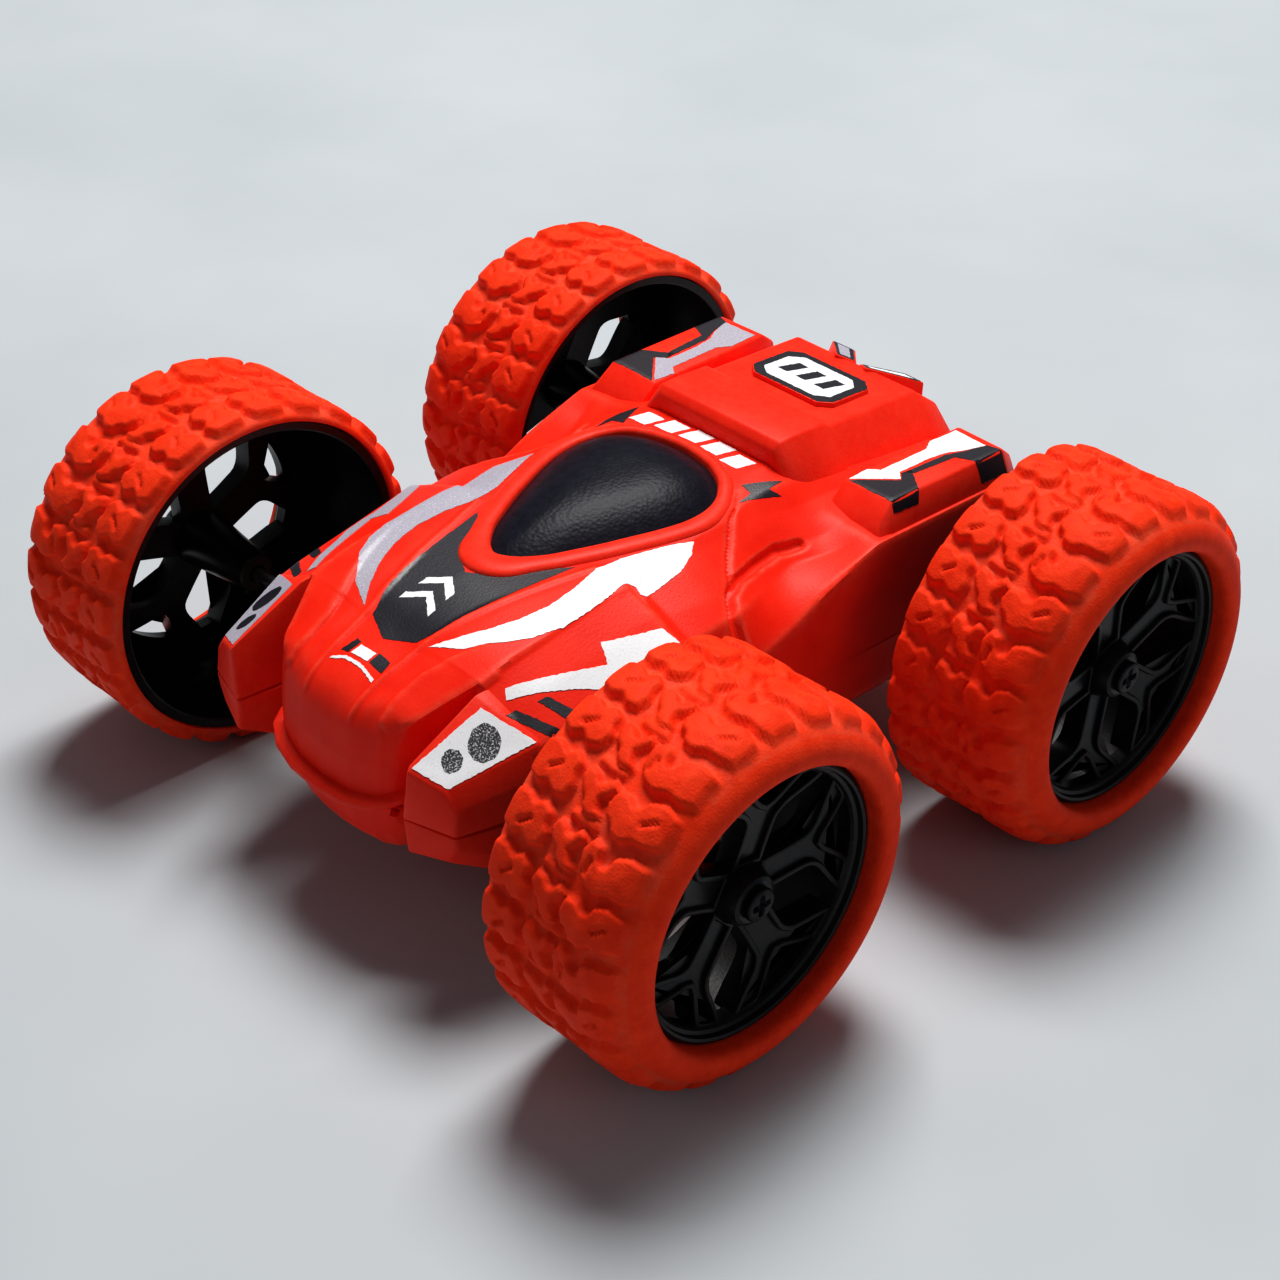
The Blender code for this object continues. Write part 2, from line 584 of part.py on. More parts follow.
def make_power(mats, root):
    for place, side in SIDES:
        rings = []
        for y, r in ((CELL_Y[0], CELL_R), (CELL_Y[1] - 1.0, CELL_R), (CELL_Y[1] - 0.9, CELL_TIP_R),
                     (CELL_Y[1], CELL_TIP_R)):
            turns = [math.tau * i / 24 for i in range(24)]
            rings.append([(side * CELL_X + r * math.cos(a), y, CELL_Z + r * math.sin(a)) for a in turns])
        make_object(f"battery_cell_{place}", skin(rings), mats["cell"], root)
    contacts = (("front", (CELL_Y[0] - 1.0, CELL_Y[0] - GAP)), ("rear", (CELL_Y[1] + GAP, CELL_Y[1] + 1.0)))
    for place, y in contacts:
        make_object(f"battery_contact_{place}", block((-12.5, 12.5), y, (18.5, 28.5)), mats["steel"], root)
    door = make_object("battery_door", block((-DOOR_HALF_X, DOOR_HALF_X), (DOOR_Y[0] + 3 + GAP, DOOR_Y[1]),
                                             (BELLY_Z, BELLY_Z + DOOR_THICK)), mats["red"], root)
    screw_y = DOOR_Y[1] - 3.2
    cut(door, rod_z(BELLY_Z - 3, BELLY_Z + 4, 1.4, 0, screw_y, 12))
    make_screw("battery_door_screw", 0, screw_y, 3.2, mats, root)
    board = make_object("circuit_board", block((-16.0, 16.0), (-40.0, 4.0), (BOARD_Z, BOARD_Z + 1.2)),
                        mats["board"], root)
    for x, y, w, d, h in ((-6, -28, 8, 8, 1.6), (6, -10, 10, 6, 2.0), (-9, -4, 5, 5, 4.0)):
        join(board, block((x - w / 2, x + w / 2), (y - d / 2, y + d / 2), (BOARD_Z + 1.0, BOARD_Z + 1.2 + h)))


def make_screw(name, x, y, length, mats, root):
    """Pan-head screw whose head sits under the belly and whose shank points up."""
    rings = []
    for z, r in ((BELLY_Z - 1.5, 1.4), (BELLY_Z - 1.1, 2.2), (BELLY_Z - GAP, 2.2), (BELLY_Z - GAP + 0.01, 1.0),
                 (BELLY_Z + length, 1.0)):
        rings.append([(x + r * math.cos(math.tau * i / 12), y + r * math.sin(math.tau * i / 12), z)
                      for i in range(12)])
    make_object(name, skin(rings), mats["steel"], root)


def make_switch(mats, root):
    """Slide switch behind the battery door, with its knob in a slot in the belly."""
    y0, y1 = SWITCH_Y - 4.5, SWITCH_Y + 4.5
    base = BELLY_Z + WALL + GAP
    body = make_object("switch_body", block((-3.0, 3.0), (y0, y1), (base, base + 5.0)), mats["steel"], root)
    half = (2.4 + SWITCH_TRAVEL) / 2 + GAP
    cut(body, block((-1.3, 1.3), (SWITCH_Y - half, SWITCH_Y + half), (base - 1, base + 2.5)))
    # at rest the knob stands at the front end of its travel
    slider = bpy.data.objects.new("switch_slide", None)
    slider.location = (0, (SWITCH_Y - SWITCH_TRAVEL / 2) * MM, BELLY_Z * MM)
    slider.parent = root
    bpy.context.collection.objects.link(slider)
    bpy.context.view_layer.update()
    centre = SWITCH_Y - SWITCH_TRAVEL / 2
    make_object("switch_knob", block((-0.95, 0.95), (centre - 1.2, centre + 1.2), (BELLY_Z - 0.8, base + 2.2)),
                mats["black"], slider)


def main():
    clear_scene()
    mats = {
        "red": make_material("red_body", (0.75, 0.035, 0.02), 0.45),
        "rubber": make_material("red_rubber", (0.62, 0.04, 0.025), 0.75),
        "hub": make_material("black_hub", (0.012, 0.014, 0.017), 0.4),
        "canopy": make_material("black_canopy", (0.01, 0.011, 0.016), 0.35),
        "black": make_material("black_inner", (0.02, 0.02, 0.02), 0.6),
        "grey": make_material("grey_plastic", (0.22, 0.22, 0.23), 0.5),
        "gear": make_material("white_nylon", (0.8, 0.79, 0.74), 0.45),
        "brass": make_material("brass", (0.75, 0.55, 0.22), 0.35, 1.0),
        "steel": make_material("steel", (0.6, 0.6, 0.62), 0.3, 1.0),
        "board": make_material("green_board", (0.02, 0.16, 0.06), 0.5),
        "cell": make_material("cell_sleeve", (0.03, 0.07, 0.25), 0.35),
    }
    root = bpy.data.objects.new("stunt_car", None)
    bpy.context.collection.objects.link(root)
    bpy.context.view_layer.update()
    make_body(mats, root)
    for end, y in (("front", -WHEEL_HALF_BASE), ("rear", WHEEL_HALF_BASE)):
        for name, side in SIDES:
            place = f"{end}_{name}"
            pivot = make_wheel(place, side, y, mats, root)
            make_bush(place, side, y, mats, root)
            if end == "rear":
                make_drive(name, side, pivot, mats, root)
    make_front_holders(mats, root)
    make_power(mats, root)
    make_switch(mats, root)
    for row, (x, y, _) in zip(("rear", "front"), SHELL_SCREWS):
        for name, side in SIDES:
            make_screw(f"shell_screw_{row}_{name}", side * x, y, 19.0, mats, root)


main()
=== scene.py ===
import math
import random

import bpy
import bmesh
import numpy as np
from mathutils import Matrix, Vector
from mathutils.bvhtree import BVHTree
from mathutils.geometry import delaunay_2d_cdt


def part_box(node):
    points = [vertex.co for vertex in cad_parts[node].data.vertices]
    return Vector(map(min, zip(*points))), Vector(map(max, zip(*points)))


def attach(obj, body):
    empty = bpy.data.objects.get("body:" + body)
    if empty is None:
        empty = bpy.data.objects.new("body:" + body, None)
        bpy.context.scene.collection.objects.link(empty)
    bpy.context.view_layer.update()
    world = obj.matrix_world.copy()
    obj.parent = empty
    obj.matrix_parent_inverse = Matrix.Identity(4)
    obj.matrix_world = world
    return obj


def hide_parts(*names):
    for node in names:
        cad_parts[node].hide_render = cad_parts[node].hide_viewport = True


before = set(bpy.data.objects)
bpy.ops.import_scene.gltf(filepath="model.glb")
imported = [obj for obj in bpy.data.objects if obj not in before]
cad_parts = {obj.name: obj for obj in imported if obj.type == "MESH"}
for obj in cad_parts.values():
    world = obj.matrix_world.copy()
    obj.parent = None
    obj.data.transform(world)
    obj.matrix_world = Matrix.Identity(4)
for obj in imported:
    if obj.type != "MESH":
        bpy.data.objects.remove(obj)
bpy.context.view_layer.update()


# ---------------------------------------------------------------- table top
# The car stands on a smooth, pale grey table top that is slightly uneven in tone. It is lit by one
# large soft lamp above and behind its right side, a weaker one from its left, and a pale room.
FLOOR_HALF = 3.0
floor_mesh = bpy.data.meshes.new("table_top")
floor_mesh.from_pydata([(-FLOOR_HALF, -FLOOR_HALF, 0), (FLOOR_HALF, -FLOOR_HALF, 0),
                        (FLOOR_HALF, FLOOR_HALF, 0), (-FLOOR_HALF, FLOOR_HALF, 0)], [], [(0, 1, 2, 3)])
floor = bpy.data.objects.new("table_top", floor_mesh)
bpy.context.collection.objects.link(floor)


def node(tree, kind, **values):
    """Adds one node; the values go on its settings, or on its input sockets where they are named so."""
    made = tree.nodes.new(kind)
    for name, value in values.items():
        key = name.replace("_", " ")
        sockets = [s for s in made.inputs if s.name.lower() == key.lower()]
        if not sockets:
            setattr(made, name, value)
        elif isinstance(value, bpy.types.NodeSocket):
            tree.links.new(value, sockets[0])
        else:
            sockets[0].default_value = value
    return made


def new_finish(name):
    """A new material with only its output and one Principled shader."""
    finish = bpy.data.materials.new(name)
    finish.use_nodes = True
    finish.node_tree.nodes.clear()
    tree = finish.node_tree
    shader = tree.nodes.new("ShaderNodeBsdfPrincipled")
    output = tree.nodes.new("ShaderNodeOutputMaterial")
    tree.links.new(shader.outputs[0], output.inputs["Surface"])
    return finish, tree, shader


def ramp(tree, fac, stops):
    """Colours that follow a value; the stops are (place, colour)."""
    made = tree.nodes.new("ShaderNodeValToRGB")
    while len(made.color_ramp.elements) < len(stops):
        made.color_ramp.elements.new(0.5)
    for element, (place, colour) in zip(made.color_ramp.elements, stops):
        element.position = place
        element.color = (*colour, 1.0)
    tree.links.new(fac, made.inputs[0])
    return made.outputs["Color"]


table_finish, tree, shader = new_finish("table_top_finish")
where = node(tree, "ShaderNodeTexCoord").outputs["Object"]
clouds = node(tree, "ShaderNodeTexNoise", vector=where, scale=9.0, detail=3.0, roughness=0.55)
tone = ramp(tree, clouds.outputs["Fac"], ((0.3, (0.435, 0.470, 0.500)), (0.7, (0.485, 0.520, 0.548))))
tree.links.new(tone, shader.inputs["Base Color"])
shader.inputs["Roughness"].default_value = 0.62
shader.inputs["Specular IOR Level"].default_value = 0.25
floor_mesh.materials.append(table_finish)

world = bpy.data.worlds.new("pale_room")
bpy.context.scene.world = world
world.use_nodes = True
world.node_tree.nodes["Background"].inputs["Color"].default_value = (0.93, 0.96, 1.0, 1.0)
world.node_tree.nodes["Background"].inputs["Strength"].default_value = 0.10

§

## Do this
Exactly the lines from the line with "bpy.context.collection.objects.link(root)" to the line with "obj.matrix_world = Matrix.Identity(4)", both included, are to be extracted, and no others.

## Solution to the problem
    bpy.context.collection.objects.link(root)
    bpy.context.view_layer.update()
    make_body(mats, root)
    for end, y in (("front", -WHEEL_HALF_BASE), ("rear", WHEEL_HALF_BASE)):
        for name, side in SIDES:
            place = f"{end}_{name}"
            pivot = make_wheel(place, side, y, mats, root)
            make_bush(place, side, y, mats, root)
            if end == "rear":
                make_drive(name, side, pivot, mats, root)
    make_front_holders(mats, root)
    make_power(mats, root)
    make_switch(mats, root)
    for row, (x, y, _) in zip(("rear", "front"), SHELL_SCREWS):
        for name, side in SIDES:
            make_screw(f"shell_screw_{row}_{name}", side * x, y, 19.0, mats, root)


main()
=== scene.py ===
import math
import random

import bpy
import bmesh
import numpy as np
from mathutils import Matrix, Vector
from mathutils.bvhtree import BVHTree
from mathutils.geometry import delaunay_2d_cdt


def part_box(node):
    points = [vertex.co for vertex in cad_parts[node].data.vertices]
    return Vector(map(min, zip(*points))), Vector(map(max, zip(*points)))


def attach(obj, body):
    empty = bpy.data.objects.get("body:" + body)
    if empty is None:
        empty = bpy.data.objects.new("body:" + body, None)
        bpy.context.scene.collection.objects.link(empty)
    bpy.context.view_layer.update()
    world = obj.matrix_world.copy()
    obj.parent = empty
    obj.matrix_parent_inverse = Matrix.Identity(4)
    obj.matrix_world = world
    return obj


def hide_parts(*names):
    for node in names:
        cad_parts[node].hide_render = cad_parts[node].hide_viewport = True


before = set(bpy.data.objects)
bpy.ops.import_scene.gltf(filepath="model.glb")
imported = [obj for obj in bpy.data.objects if obj not in before]
cad_parts = {obj.name: obj for obj in imported if obj.type == "MESH"}
for obj in cad_parts.values():
    world = obj.matrix_world.copy()
    obj.parent = None
    obj.data.transform(world)
    obj.matrix_world = Matrix.Identity(4)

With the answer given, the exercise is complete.